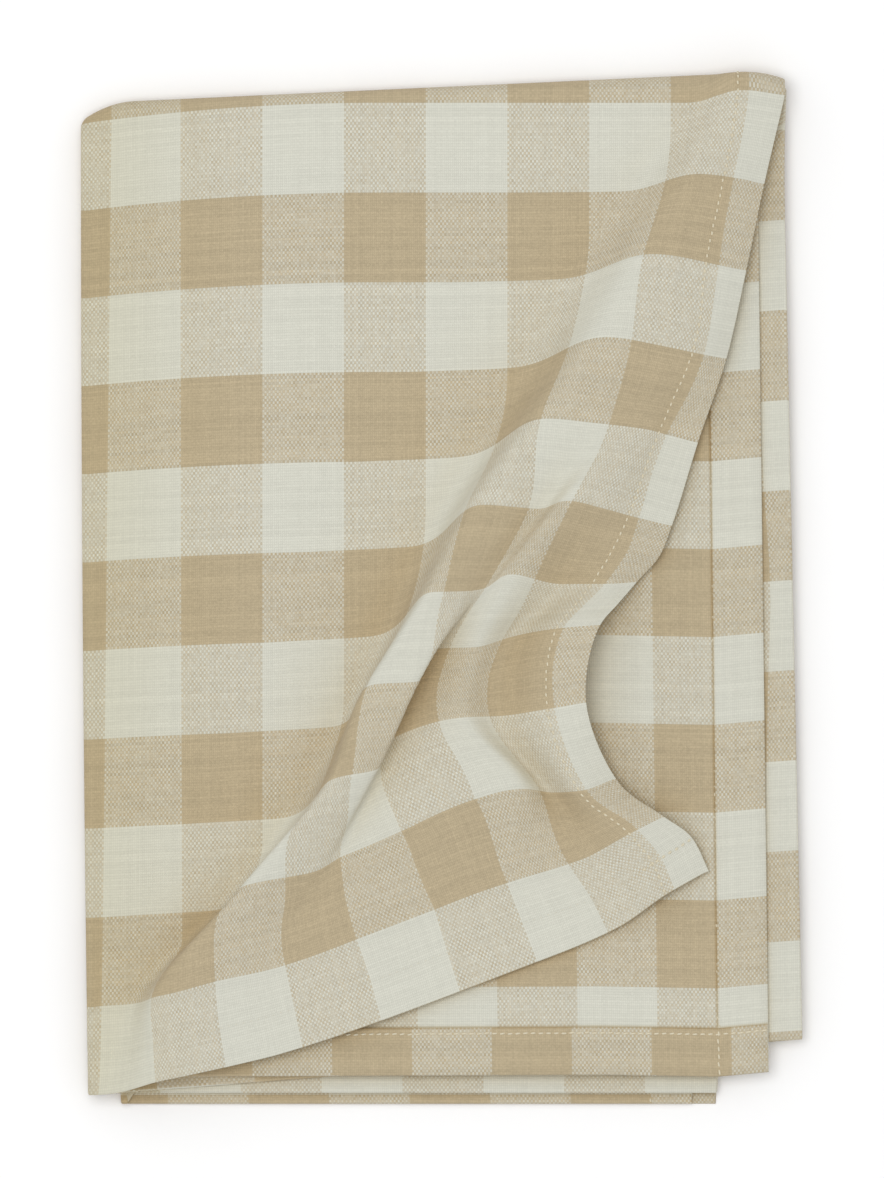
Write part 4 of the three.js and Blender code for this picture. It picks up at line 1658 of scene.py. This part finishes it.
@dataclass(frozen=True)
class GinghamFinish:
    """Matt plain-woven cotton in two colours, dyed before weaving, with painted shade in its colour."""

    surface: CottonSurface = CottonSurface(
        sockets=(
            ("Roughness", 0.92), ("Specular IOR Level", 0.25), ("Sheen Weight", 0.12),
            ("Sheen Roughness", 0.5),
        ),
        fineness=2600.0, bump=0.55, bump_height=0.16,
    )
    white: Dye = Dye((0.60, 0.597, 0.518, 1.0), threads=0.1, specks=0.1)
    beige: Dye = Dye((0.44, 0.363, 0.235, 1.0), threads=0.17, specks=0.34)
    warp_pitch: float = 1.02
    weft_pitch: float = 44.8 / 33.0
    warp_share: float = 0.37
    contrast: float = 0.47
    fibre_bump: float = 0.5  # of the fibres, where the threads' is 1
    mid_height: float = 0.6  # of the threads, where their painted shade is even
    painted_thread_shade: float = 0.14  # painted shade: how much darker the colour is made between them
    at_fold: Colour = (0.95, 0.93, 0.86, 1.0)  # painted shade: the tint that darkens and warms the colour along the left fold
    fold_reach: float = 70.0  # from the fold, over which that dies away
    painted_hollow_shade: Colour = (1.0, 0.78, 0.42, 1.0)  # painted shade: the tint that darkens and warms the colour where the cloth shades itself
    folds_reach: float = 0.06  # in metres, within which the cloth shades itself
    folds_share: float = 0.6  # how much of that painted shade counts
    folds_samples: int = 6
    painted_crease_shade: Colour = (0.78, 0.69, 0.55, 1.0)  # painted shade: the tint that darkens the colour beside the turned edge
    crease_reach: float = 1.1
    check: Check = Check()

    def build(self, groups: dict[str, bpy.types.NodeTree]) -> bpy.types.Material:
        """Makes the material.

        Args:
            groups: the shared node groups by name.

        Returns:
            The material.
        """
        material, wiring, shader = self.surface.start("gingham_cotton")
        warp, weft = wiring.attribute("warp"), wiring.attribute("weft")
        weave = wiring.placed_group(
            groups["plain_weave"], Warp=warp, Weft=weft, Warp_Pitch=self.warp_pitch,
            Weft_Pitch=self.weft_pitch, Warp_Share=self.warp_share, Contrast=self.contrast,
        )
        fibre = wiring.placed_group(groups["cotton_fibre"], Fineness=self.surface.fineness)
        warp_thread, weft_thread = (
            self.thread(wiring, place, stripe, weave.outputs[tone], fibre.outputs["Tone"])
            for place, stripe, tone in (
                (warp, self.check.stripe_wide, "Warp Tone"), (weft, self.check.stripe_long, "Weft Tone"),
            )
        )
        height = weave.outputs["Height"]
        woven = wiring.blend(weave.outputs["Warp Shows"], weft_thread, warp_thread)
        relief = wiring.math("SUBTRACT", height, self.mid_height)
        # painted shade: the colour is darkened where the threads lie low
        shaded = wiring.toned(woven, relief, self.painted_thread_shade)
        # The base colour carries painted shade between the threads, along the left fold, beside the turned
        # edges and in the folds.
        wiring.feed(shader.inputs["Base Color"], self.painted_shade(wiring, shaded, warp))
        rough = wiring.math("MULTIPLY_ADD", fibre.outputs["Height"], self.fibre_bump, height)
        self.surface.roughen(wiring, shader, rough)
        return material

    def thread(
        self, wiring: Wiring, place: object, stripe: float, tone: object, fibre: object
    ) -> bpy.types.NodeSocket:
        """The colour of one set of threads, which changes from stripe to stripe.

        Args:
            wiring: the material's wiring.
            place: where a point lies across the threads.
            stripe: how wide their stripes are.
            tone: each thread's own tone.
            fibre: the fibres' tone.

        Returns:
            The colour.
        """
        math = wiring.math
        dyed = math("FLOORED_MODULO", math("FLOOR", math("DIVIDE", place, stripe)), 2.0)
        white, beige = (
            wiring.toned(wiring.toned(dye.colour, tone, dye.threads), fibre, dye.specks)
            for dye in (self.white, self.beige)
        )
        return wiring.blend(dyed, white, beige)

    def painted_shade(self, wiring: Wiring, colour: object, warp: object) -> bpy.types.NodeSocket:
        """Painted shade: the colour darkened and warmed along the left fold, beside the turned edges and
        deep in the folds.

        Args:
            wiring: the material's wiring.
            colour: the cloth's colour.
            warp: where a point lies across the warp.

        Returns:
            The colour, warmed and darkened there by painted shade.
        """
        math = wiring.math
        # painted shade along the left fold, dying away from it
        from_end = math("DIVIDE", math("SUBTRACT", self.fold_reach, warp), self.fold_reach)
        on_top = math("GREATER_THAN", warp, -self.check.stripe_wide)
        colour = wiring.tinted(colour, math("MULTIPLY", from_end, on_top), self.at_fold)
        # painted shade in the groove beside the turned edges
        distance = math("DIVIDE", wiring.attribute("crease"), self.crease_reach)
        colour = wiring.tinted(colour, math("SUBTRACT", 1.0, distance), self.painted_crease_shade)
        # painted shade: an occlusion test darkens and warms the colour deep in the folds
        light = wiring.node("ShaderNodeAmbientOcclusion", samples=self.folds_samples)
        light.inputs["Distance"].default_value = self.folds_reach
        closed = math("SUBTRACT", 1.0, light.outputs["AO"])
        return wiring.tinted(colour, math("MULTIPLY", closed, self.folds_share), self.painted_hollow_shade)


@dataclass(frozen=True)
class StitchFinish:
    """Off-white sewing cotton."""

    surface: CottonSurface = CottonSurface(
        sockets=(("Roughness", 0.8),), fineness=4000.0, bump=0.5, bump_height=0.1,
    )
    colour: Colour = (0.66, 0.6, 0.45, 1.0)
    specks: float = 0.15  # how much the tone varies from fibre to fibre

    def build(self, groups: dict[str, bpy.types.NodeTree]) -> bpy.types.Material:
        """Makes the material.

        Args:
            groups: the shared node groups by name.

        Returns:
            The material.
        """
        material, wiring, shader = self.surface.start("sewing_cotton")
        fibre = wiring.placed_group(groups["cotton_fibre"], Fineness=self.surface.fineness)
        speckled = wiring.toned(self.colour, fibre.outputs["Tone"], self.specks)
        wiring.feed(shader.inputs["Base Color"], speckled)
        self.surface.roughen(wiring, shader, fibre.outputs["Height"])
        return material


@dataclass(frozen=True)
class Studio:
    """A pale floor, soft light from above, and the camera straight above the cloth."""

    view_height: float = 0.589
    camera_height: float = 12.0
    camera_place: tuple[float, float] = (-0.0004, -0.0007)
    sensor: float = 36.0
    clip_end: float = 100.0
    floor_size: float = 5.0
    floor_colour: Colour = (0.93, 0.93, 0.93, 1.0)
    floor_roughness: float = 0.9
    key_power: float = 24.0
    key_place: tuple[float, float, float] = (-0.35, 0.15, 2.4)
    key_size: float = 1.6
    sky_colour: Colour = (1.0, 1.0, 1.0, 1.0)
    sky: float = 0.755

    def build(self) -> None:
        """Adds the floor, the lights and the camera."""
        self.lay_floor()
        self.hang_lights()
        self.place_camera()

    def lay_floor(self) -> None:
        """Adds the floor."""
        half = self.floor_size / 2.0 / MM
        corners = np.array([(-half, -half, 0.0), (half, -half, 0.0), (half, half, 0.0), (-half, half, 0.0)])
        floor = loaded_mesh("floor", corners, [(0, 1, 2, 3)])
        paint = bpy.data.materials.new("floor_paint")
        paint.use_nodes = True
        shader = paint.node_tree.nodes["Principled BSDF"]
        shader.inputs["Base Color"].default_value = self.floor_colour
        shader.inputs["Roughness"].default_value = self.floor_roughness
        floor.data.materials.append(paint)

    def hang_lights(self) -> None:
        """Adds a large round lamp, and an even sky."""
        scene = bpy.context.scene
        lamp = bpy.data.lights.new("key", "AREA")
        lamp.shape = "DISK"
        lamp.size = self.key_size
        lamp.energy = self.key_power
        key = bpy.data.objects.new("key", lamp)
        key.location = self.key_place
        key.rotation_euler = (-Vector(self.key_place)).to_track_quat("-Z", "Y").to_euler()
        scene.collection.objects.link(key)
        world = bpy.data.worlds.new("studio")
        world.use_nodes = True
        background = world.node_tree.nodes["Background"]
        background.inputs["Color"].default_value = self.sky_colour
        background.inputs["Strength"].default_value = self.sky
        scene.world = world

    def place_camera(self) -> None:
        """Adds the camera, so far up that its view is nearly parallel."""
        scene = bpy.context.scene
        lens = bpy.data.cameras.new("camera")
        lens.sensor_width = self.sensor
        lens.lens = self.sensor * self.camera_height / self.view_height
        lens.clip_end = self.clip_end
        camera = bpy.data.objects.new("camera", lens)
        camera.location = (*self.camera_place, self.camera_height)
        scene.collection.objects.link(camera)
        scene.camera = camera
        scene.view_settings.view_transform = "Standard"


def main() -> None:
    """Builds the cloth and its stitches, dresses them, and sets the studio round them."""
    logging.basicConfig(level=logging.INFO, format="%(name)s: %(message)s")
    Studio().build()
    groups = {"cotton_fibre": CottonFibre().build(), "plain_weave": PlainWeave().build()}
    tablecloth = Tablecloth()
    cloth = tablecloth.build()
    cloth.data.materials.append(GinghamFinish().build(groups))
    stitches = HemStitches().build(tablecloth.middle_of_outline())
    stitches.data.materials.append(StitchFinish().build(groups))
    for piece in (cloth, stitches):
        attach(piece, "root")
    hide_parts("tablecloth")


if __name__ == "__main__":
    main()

+++

> Written task:
Only the lines from the top of the data through the line that contains "plain-woven cotton in" should be quoted, exactly as they stand.

> Answer to the problem:
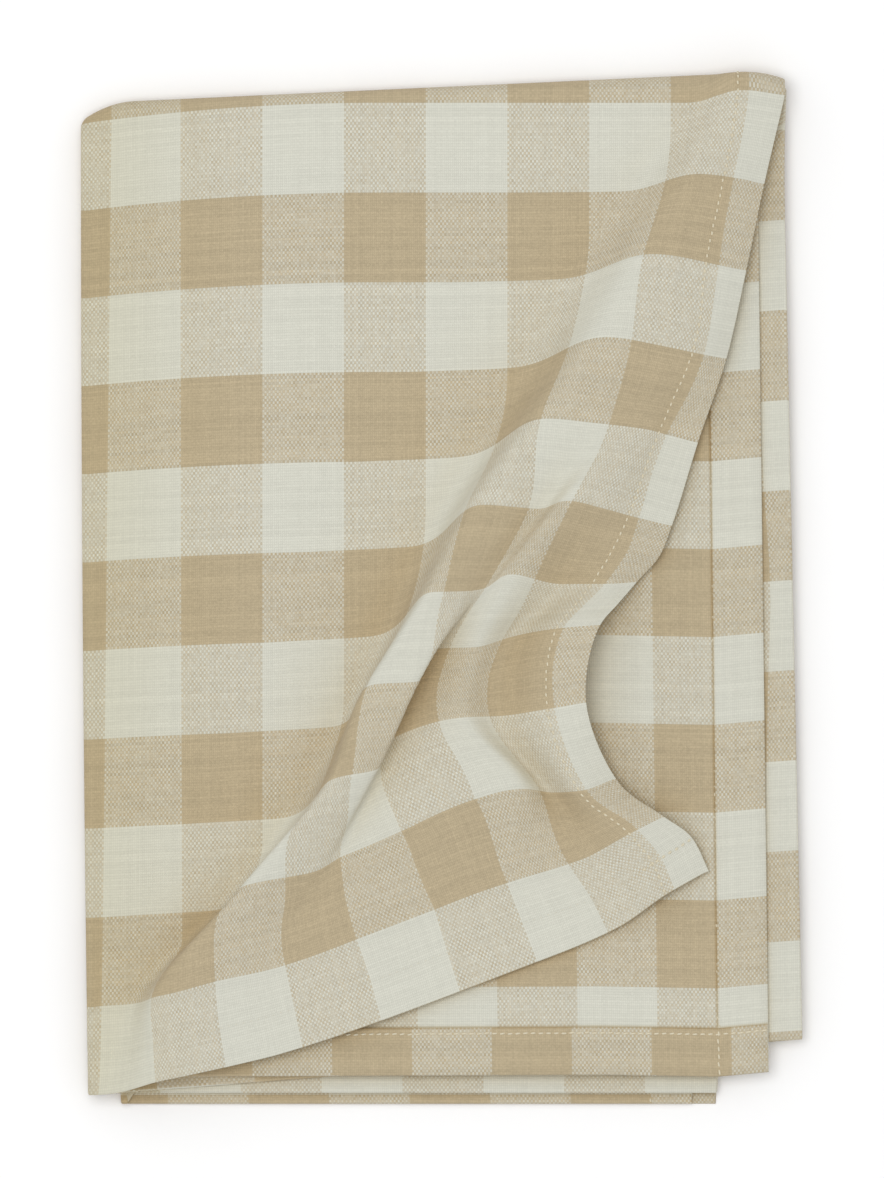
Write part 4 of the three.js and Blender code for this picture. It picks up at line 1658 of scene.py. This part finishes it.
@dataclass(frozen=True)
class GinghamFinish:
    """Matt plain-woven cotton in two colours, dyed before weaving, with painted shade in its colour."""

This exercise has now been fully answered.